● **Provided material**:
# # #

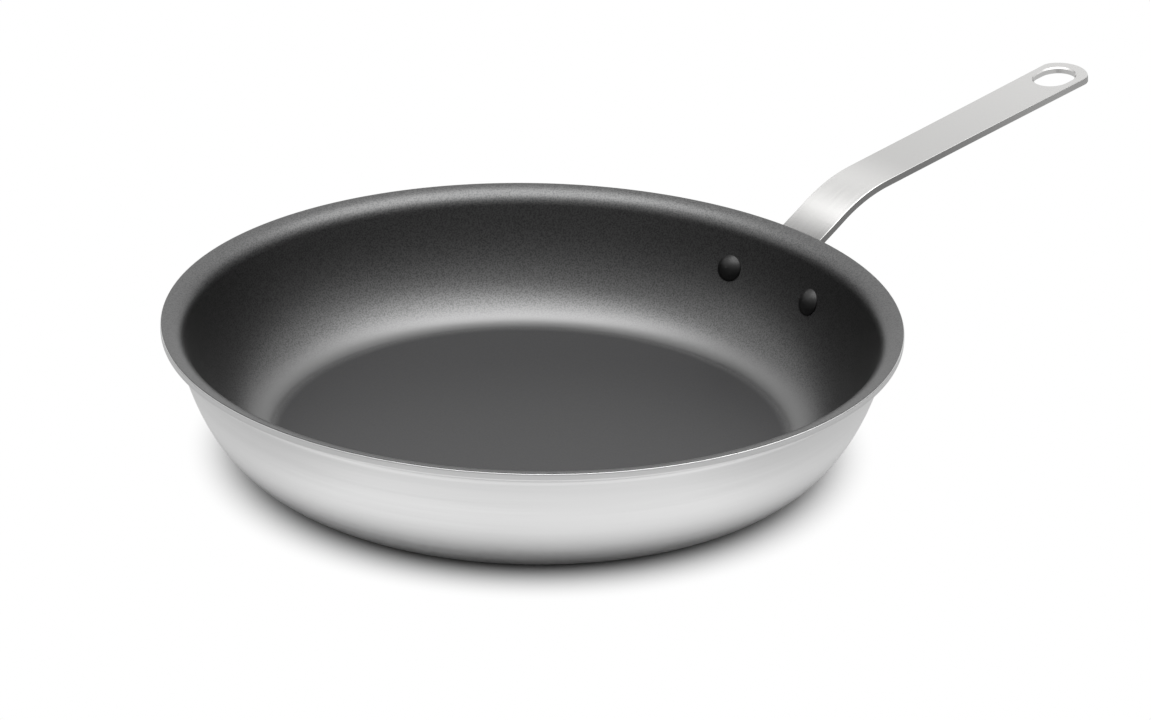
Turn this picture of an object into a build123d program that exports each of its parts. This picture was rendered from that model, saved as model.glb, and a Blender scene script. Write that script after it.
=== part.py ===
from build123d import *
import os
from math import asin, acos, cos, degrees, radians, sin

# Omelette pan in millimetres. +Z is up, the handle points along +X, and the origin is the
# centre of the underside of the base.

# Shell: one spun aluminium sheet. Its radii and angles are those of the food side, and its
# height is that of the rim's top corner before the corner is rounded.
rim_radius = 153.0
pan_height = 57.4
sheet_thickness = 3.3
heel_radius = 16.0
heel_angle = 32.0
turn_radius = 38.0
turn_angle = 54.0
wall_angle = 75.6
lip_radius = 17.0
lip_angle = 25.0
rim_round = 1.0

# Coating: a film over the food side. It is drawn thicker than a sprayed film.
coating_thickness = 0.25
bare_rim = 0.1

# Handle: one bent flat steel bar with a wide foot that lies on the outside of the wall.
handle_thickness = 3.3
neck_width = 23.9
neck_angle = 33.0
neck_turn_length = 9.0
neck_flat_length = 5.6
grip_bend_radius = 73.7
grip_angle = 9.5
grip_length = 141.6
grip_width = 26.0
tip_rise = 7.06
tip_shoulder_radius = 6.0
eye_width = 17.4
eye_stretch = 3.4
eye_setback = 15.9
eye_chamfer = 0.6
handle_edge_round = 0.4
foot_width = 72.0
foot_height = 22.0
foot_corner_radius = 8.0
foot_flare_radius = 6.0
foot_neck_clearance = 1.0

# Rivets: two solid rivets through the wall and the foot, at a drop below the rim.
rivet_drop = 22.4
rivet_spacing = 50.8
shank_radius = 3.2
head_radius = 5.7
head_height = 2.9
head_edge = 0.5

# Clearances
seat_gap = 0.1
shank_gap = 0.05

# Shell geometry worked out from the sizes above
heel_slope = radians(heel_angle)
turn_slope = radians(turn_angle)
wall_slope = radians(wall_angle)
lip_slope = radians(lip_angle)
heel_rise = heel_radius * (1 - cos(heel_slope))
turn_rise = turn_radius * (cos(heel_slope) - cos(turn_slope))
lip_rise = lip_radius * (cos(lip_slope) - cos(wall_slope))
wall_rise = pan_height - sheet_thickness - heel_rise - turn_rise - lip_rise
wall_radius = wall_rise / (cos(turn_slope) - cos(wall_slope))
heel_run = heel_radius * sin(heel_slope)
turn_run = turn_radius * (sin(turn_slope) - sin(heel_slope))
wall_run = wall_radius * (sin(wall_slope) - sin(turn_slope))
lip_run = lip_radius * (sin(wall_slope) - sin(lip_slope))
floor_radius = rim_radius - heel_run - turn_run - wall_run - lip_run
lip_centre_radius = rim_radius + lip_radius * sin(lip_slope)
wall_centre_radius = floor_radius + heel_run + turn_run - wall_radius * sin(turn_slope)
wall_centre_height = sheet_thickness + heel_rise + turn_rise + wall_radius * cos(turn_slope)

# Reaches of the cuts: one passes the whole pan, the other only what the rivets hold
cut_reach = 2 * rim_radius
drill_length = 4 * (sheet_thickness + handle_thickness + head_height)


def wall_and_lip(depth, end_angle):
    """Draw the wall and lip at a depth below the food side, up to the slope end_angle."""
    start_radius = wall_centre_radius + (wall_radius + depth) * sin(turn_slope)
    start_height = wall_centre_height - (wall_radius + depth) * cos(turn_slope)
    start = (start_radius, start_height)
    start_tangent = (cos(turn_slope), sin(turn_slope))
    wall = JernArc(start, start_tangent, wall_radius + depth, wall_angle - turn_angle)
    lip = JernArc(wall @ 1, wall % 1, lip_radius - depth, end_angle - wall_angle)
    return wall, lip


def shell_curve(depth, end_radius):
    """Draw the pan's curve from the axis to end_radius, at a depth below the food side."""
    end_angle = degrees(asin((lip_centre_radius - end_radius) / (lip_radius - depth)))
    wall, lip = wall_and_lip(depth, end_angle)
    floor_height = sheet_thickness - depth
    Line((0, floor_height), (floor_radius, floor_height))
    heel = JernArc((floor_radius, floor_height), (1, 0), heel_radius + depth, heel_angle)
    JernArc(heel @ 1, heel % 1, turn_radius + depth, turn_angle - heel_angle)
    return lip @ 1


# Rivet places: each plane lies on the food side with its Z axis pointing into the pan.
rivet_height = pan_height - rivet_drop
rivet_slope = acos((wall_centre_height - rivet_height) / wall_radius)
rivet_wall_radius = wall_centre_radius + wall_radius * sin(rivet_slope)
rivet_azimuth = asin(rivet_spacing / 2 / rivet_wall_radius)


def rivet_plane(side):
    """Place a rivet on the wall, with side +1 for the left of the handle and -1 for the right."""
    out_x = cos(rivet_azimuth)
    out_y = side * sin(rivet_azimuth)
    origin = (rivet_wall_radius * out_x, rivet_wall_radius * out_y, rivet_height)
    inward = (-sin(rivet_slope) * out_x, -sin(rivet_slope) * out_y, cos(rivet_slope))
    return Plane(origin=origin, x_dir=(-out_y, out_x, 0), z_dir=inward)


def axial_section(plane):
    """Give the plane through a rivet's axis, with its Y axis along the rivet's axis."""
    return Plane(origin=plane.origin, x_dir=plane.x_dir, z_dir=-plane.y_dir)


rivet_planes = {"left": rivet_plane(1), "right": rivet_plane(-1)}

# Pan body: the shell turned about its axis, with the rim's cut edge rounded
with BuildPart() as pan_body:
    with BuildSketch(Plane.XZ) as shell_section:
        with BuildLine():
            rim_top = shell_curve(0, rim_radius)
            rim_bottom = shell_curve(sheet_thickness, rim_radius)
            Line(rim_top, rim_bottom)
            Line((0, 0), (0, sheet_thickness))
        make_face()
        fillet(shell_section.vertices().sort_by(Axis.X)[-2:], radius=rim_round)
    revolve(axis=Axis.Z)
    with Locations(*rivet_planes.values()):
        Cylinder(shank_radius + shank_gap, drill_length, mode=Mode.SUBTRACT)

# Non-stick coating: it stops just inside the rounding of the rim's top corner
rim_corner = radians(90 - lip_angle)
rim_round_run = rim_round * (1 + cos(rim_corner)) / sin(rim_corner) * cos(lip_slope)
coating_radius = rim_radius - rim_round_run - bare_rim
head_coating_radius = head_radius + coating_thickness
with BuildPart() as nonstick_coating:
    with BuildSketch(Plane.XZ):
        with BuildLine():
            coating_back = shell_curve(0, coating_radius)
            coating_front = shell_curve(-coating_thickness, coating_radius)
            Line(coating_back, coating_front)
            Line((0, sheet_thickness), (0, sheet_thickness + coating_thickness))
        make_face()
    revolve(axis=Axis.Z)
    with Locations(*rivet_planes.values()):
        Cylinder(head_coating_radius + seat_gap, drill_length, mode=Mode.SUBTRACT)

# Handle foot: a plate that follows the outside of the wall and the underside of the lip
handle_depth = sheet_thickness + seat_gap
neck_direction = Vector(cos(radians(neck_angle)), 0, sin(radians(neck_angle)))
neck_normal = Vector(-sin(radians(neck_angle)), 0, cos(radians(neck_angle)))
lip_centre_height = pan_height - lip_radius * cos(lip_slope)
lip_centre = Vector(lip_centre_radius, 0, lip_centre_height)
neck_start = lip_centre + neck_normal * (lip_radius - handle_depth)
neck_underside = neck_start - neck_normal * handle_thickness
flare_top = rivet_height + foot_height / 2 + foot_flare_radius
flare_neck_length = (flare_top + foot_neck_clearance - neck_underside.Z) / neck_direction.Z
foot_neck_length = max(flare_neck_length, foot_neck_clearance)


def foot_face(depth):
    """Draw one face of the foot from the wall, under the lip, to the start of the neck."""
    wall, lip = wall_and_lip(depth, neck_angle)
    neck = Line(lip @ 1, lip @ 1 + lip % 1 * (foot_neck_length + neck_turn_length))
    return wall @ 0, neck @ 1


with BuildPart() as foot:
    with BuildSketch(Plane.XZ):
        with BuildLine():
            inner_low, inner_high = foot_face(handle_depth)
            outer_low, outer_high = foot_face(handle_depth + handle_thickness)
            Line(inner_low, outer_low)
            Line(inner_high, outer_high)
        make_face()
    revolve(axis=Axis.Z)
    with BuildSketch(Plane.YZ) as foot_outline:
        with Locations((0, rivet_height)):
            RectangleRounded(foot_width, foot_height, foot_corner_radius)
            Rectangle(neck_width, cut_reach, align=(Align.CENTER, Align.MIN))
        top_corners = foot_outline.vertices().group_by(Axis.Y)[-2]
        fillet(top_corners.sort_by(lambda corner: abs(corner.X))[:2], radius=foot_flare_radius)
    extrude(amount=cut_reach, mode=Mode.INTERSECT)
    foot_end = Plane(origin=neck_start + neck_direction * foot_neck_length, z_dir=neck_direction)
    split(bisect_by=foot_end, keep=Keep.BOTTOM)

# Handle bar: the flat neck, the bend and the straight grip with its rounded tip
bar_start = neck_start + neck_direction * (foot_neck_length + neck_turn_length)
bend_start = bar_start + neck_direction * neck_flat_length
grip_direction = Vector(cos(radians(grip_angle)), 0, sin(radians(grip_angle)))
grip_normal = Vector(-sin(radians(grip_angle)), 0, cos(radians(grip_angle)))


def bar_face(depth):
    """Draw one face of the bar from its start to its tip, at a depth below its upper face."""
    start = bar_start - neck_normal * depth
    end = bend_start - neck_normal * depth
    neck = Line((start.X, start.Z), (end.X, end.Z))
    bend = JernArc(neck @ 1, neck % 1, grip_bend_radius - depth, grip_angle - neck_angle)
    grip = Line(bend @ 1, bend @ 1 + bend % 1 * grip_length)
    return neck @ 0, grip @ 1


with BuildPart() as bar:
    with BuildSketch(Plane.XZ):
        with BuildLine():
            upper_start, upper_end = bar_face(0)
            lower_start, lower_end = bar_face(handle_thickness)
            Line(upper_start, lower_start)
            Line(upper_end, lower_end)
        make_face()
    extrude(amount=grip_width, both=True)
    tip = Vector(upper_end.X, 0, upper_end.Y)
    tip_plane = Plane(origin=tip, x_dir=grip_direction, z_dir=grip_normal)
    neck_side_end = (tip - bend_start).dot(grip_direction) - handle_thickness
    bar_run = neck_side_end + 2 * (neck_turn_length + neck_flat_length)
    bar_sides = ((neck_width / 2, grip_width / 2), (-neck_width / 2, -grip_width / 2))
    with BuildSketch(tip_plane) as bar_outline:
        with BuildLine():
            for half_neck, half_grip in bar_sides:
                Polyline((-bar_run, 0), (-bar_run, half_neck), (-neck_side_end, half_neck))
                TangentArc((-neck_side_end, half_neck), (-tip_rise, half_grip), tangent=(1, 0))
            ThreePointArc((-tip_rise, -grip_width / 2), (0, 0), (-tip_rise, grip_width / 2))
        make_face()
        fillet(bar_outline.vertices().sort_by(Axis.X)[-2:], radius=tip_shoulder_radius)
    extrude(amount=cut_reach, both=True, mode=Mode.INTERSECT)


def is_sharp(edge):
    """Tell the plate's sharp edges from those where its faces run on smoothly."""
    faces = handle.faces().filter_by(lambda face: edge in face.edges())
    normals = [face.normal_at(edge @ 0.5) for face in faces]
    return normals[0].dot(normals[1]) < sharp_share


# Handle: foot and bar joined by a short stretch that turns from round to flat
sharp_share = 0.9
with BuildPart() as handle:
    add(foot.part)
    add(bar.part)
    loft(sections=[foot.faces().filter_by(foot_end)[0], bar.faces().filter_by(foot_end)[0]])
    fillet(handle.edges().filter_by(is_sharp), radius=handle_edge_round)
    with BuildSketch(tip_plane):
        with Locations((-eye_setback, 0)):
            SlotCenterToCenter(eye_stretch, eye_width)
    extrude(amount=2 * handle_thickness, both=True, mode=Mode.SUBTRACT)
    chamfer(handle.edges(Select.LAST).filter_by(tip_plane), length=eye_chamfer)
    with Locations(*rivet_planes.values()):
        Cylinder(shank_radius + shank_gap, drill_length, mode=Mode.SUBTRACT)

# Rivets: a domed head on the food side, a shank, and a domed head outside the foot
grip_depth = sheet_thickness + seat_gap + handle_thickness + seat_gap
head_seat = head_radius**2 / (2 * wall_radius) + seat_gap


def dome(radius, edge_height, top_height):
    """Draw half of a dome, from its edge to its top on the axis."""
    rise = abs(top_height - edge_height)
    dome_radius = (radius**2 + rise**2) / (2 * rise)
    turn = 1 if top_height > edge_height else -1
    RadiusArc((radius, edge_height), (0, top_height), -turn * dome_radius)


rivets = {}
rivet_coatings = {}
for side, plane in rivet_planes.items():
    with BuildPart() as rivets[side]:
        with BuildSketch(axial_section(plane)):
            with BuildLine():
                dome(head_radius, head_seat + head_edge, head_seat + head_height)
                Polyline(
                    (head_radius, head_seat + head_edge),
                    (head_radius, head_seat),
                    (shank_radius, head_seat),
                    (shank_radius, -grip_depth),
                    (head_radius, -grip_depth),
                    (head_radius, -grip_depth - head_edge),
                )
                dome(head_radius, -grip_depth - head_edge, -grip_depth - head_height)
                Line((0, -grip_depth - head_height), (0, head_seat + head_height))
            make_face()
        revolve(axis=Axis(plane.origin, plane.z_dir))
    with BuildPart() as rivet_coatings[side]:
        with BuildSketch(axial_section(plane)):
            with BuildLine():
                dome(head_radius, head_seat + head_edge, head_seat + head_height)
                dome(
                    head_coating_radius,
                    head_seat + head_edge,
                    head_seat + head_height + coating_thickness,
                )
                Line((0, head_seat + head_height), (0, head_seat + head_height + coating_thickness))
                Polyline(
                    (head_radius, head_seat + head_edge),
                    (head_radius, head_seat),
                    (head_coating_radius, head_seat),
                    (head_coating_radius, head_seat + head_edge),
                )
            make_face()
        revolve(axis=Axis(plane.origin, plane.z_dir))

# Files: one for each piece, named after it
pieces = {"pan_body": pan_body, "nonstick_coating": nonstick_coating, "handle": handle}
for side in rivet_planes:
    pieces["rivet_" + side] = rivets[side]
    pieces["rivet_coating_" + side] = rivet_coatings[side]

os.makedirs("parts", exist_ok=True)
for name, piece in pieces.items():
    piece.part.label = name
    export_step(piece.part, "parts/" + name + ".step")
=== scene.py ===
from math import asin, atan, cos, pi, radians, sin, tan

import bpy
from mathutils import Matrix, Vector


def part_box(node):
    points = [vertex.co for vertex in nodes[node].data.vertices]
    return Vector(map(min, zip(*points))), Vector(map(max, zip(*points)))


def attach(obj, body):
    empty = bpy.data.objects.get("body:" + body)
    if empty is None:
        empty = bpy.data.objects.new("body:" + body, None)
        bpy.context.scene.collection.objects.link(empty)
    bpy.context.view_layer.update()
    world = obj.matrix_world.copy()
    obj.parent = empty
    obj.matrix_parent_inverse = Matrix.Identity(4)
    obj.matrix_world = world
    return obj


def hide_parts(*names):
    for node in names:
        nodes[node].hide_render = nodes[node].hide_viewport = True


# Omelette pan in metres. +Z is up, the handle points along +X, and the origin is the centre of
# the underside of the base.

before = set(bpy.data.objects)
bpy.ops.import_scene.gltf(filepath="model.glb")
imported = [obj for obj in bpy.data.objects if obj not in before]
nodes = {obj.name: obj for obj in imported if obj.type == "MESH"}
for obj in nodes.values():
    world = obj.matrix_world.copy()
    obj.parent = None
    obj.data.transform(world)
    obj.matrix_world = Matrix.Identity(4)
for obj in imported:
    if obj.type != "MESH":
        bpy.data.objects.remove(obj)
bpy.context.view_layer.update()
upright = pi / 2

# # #

● **Problem statement**: Exactly as they stand, set down the lines from the top of the data through the line with "# centre of the underside of the base.".

● **The response**:
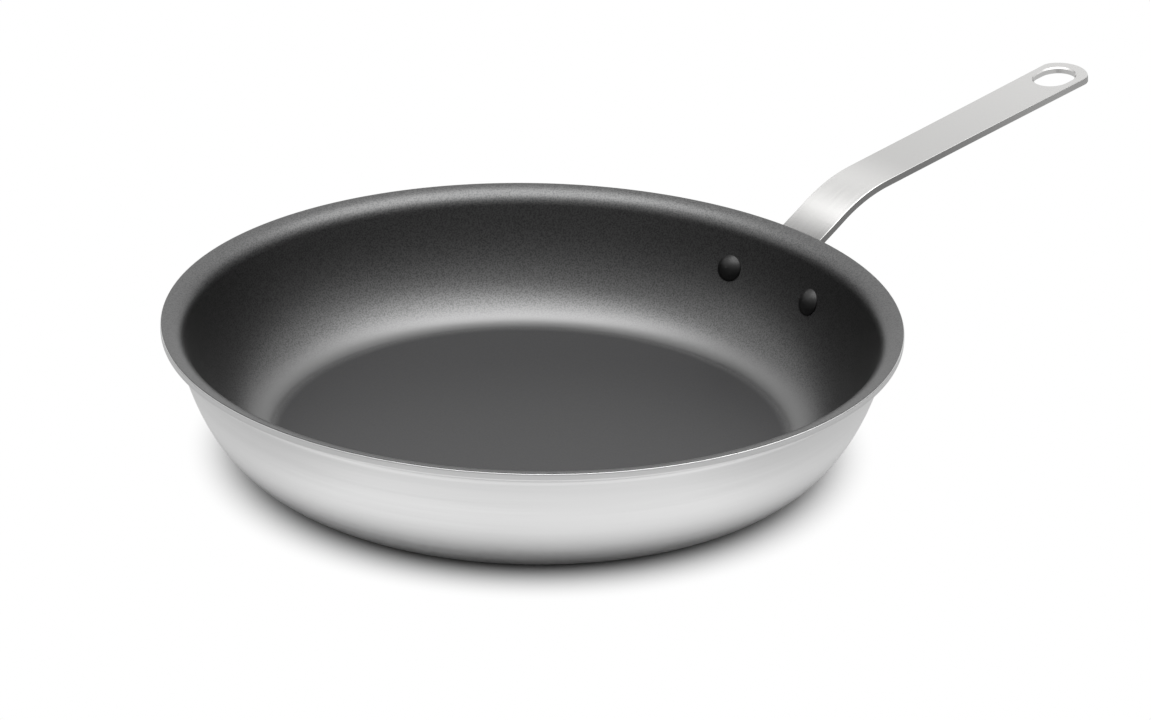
Turn this picture of an object into a build123d program that exports each of its parts. This picture was rendered from that model, saved as model.glb, and a Blender scene script. Write that script after it.
=== part.py ===
from build123d import *
import os
from math import asin, acos, cos, degrees, radians, sin

# Omelette pan in millimetres. +Z is up, the handle points along +X, and the origin is the
# centre of the underside of the base.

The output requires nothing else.